Strategy | Dissimilitudes | Memory |
---|---|---|
sdbs |
q r |
O(q) |
sdbs+ |
q r |
O(q) |
vrh |
2 q v |
O(q v) |
The following dissimilitude metrics are available:
<di> |
Description |
---|---|
mgemin |
Mean Geometric Error. Using min triangle as facility-facility distance. |
mgesum |
Mean Geometric Error. Using sum of deltas as facility-facility distance. |
haumin |
Hausdorff distance. Using min triangle as facility-facility distance. |
hausum |
Hausdorff distance. Using sum of deltas as facility-facility distance. |
pcd |
Per client delta. Doesn't use facility-facility distances. |
autosum |
Choose mgesum when p^2 <= 15*m and pcd otherwise. |
automin |
Choose mgemin when p^2 <= 15*m and pcd otherwise. |
indexval |
Number of different facility indexes, also use difference in solution value to break ties. |
Facility-facility distances:
-
min triangle:
df(a,b) = min_j d(a,j)+d(b,j)
This facility-facility distance is the best for metric problems, but may be very bad for non-metric problems. Its intended to be geographical distance.
Precomputation of all them costs O(n^2 m).
-
sum of deltas:
df(a,b) = sum_j |v(a,j)-v(b,j)|
This facility-facility distance is the best for non-metric problems. Compares the assignment costs.
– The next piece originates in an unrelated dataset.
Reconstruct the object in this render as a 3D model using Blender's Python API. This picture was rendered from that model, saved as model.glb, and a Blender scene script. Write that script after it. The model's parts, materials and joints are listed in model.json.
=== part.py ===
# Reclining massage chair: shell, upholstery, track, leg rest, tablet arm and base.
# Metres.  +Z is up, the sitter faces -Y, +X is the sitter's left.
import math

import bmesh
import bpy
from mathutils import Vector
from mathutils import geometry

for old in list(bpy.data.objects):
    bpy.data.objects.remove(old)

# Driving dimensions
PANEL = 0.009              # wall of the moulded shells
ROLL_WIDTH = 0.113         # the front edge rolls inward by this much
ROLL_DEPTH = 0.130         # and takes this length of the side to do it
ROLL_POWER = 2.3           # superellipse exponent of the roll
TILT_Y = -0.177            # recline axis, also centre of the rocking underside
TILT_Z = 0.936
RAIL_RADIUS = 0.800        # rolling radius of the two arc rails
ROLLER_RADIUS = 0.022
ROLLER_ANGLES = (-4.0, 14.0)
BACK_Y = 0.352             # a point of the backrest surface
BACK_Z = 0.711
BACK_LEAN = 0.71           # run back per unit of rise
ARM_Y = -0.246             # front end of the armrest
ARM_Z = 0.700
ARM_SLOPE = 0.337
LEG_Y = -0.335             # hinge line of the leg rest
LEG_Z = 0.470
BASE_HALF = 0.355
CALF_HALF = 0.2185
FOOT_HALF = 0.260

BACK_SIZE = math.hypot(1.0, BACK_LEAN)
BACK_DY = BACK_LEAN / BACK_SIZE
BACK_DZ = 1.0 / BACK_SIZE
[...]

Precomputation of all them costs O(n^2 m).
Solution-solution dissimilitudes:
-
Mean geometric error:
D(A,B) = sum_a inf_b df(a,b) + sum_b inf_a df(b,a)
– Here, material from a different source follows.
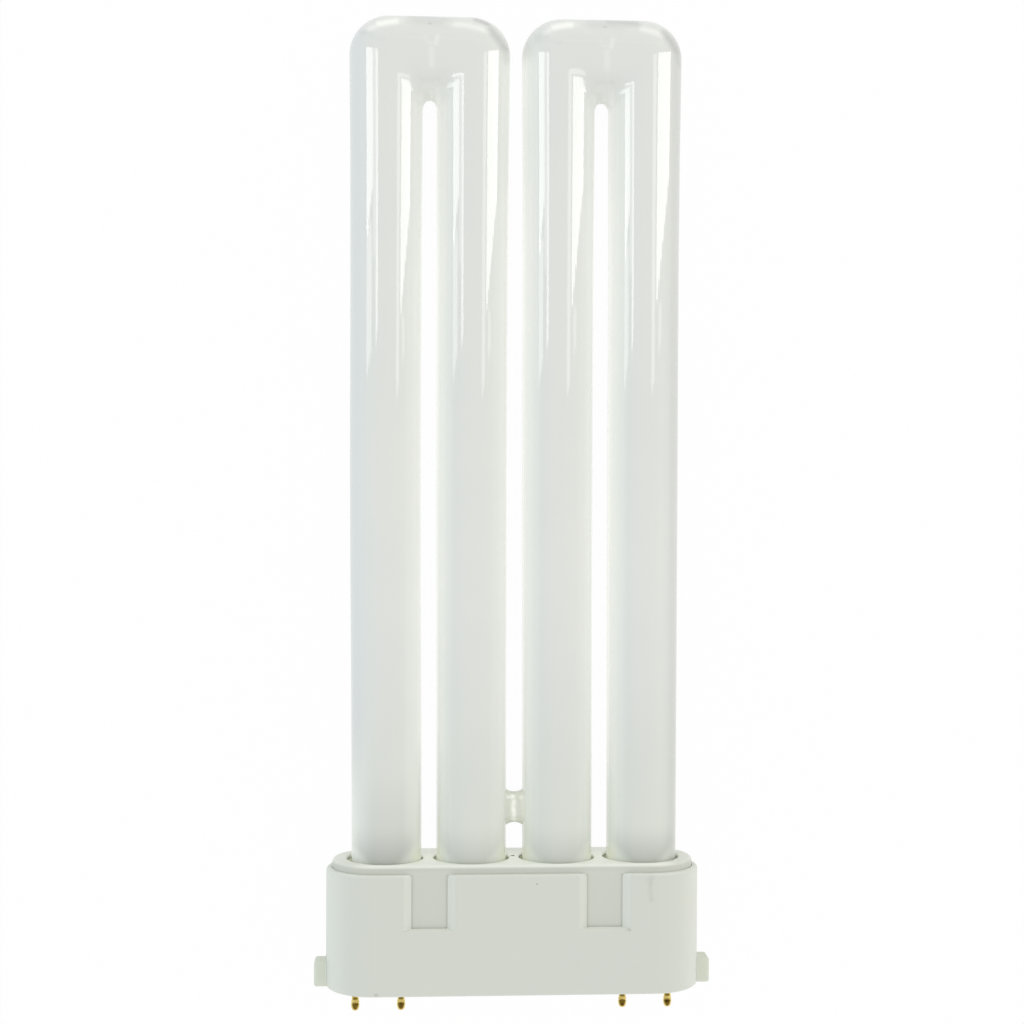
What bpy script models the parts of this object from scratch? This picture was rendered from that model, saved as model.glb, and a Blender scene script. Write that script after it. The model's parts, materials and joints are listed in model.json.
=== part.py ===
# Pin-base compact fluorescent lamp: four glass legs in one flat row, joined in two pairs,
# in a flat plastic cap with four contact pins. Metres, +Z up.
#
# The pieces are modelled in the lamp's own frame: Z runs up the legs from the cap's pin
# face, X runs along the row of legs, and -Y is the front. The whole lamp then lies on its
# back, front up, resting on the cap's rear rim and on the backs of the two bends.

import math

import bmesh
import bpy

# Clearance between pieces that seat on or in each other
FIT = 0.0003

# Glass legs and bends
TUBE_RADIUS = 0.0079
TUBE_GAP = 0.0030  # clear space between neighbouring legs
TUBE_TOP = 0.2110  # highest point of the bends, above the pin face
BEND_BLEND = 0.0030  # softness of the crease where a leg turns into its bend
CROTCH_DROP = 0.0024  # how far the bend's underside sags below a plain round tube
CROTCH_RISE = 0.0023  # height of the pointed arch at the top of the gap
CROTCH_MEET = 0.46  # share of the gap that each leg's glass fills under the bend
SHOULDER_HEIGHT = 0.0170  # below this the legs narrow to their closed ends
FOOT_HEIGHT = 0.0100  # lowest point of the domed inner legs
PINCH_HEIGHT = 0.0095  # lower edge of the flat seals on the outer legs
PINCH_LENGTH = 0.0040
PINCH_WIDTH = 0.0120
PINCH_THICKNESS = 0.0032
PINCH_SQUARENESS = 2  # 1 is an ellipse, more is nearer a box

# Glass bridge between the two inner legs
BRIDGE_HEIGHT = 0.0385
BRIDGE_WAIST_RADIUS = 0.0028
BRIDGE_END_RADIUS = 0.0041
BRIDGE_INSERT = 0.0012  # length of each end inside its leg
# From the waist to the leg: shares of the half gap, and of the flare, reached together
BRIDGE_FLARE = [(0.0, 0.0), (0.35, 0.10), (0.65, 0.35), (0.88, 0.68), (1.12, 1.0)]

# Cap shell
SHELL_HEIGHT = 0.0260
SHELL_MARGIN = 0.0028  # shell's face beyond the legs, front and back
SHELL_END_MARGIN = 0.00445  # shell's end beyond the outer legs
SHELL_WALL = 0.00105
SHELL_FLOOR = 0.0016
RIM_ROUND = 0.0006
FLOOR_ROUND = 0.0004
NOTCH_WIDTH = 0.0079
NOTCH_FLOOR = 0.01445  # height of the notch's lower edge
NOTCH_ROUND = 0.0013  # how far the notch's edges open outwards
LUG_REACH = 0.0027
LUG_LOW = 0.0002
LUG_HIGH = 0.0057
LUG_WIDTH = 0.0053
LUG_ROUND = 0.0004

# Tube holder
HOLDER_STAND = 0.0019  # collar above the shell's rim
HOLDER_OVERLAP = 0.0018  # skirt below the notches
HOLDER_ROUND = 0.0005
SOCKET_CLEARANCE = 0.00035
SOCKET_LIP = 0.0030  # narrow upper part of each socket
SOCKET_CHAMFER = 0.0003
CEMENT_THICKNESS = 0.0004
VENT_RADIUS = 0.00045

# Contact pins
PIN_SPACING = 0.0100  # between the two pins of a pair
PIN_PAIR_OFFSET = 0.00115  # middle of a pair beyond the outer leg's axis
PIN_RADIUS = 0.00093
PIN_REACH = 0.0059  # tip below the pin face
PIN_GROOVE_RADIUS = 0.00064
PIN_GROOVE_TOP = 0.0028
PIN_GROOVE_LENGTH = 0.0008
PIN_BULGE_LENGTH = 0.0004
PIN_CONE = 0.0006  # length of the slope from the groove out to the bulge
PIN_TIP_RADIUS = 0.00055
PIN_TIP_ROUND = 0.0003
PIN_BORE_RADIUS = 0.00055
PIN_BORE_DEPTH = 0.0030
PIN_COLLAR_RADIUS = 0.0018
PIN_COLLAR_LENGTH = 0.0006
PIN_HEAD_LENGTH = 0.0012  # hollow head above the collar
BOSS_RADIUS = 0.0025
BOSS_HEIGHT = 0.0014

# Lead wires
WIRE_RADIUS = 0.00022
WIRE_SPREAD = 0.0050  # between the two wires where they leave a seal
WIRE_INSERT = 0.0020  # length held in the pin's bore

# Fineness of the curved faces
TUBE_SIDES = 32
BEND_STEPS = 8
FOOT_STEPS = 5
END_STEPS = 18
HOLE_SIDES = 40
PIN_SIDES = 24
NOTCH_STEPS = 4
RIM_STEPS = 3
EDGE_STEPS = 2
WIRE_STEPS = 10
SHARP_ANGLE = math.radians(35)

# Sizes that follow from the ones above
LEG_PITCH = 2 * TUBE_RADIUS + TUBE_GAP
BEND_AXIS = TUBE_TOP - TUBE_RADIUS
SHELL_HALF_DEPTH = TUBE_RADIUS + SHELL_MARGIN
SHELL_HALF_WIDTH = 1.5 * LEG_PITCH + TUBE_RADIUS + SHELL_END_MARGIN
END_CENTRE = SHELL_HALF_WIDTH - SHELL_HALF_DEPTH
HOLDER_HALF_DEPTH = SHELL_HALF_DEPTH - SHELL_WALL - FIT
HOLDER_TOP = SHELL_HEIGHT + HOLDER_STAND
HOLDER_FOOT = NOTCH_FLOOR - HOLDER_OVERLAP
SOCKET_RADIUS = TUBE_RADIUS + SOCKET_CLEARANCE
CEMENT_INNER = TUBE_RADIUS + FIT
CEMENT_OUTER = CEMENT_INNER + CEMENT_THICKNESS
SOCKET_STEP = HOLDER_TOP - SOCKET_LIP
PIN_HOLE_RADIUS = PIN_RADIUS + FIT
BOSS_TOP = SHELL_FLOOR + BOSS_HEIGHT
PIN_TOP = BOSS_TOP + FIT + PIN_COLLAR_LENGTH + PIN_HEAD_LENGTH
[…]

Is stable and brings good results, however its costs is proportional to O(p^2) where p is the size of the solutions.
-
Hausdorff:
D(A,B) = max {sup_a inf_b df(a,b), sup_b inf_a df(b,a)}
Is faster but may have poor results, it is prone to ties.
-
Per client delta:
D(A,B) = sum_j |v(A,j)-v(B,j)|
Uses the client assignment costs as a vector which is compared, its cost is O(m) (number of clients) so may be good for problems with very large solutions.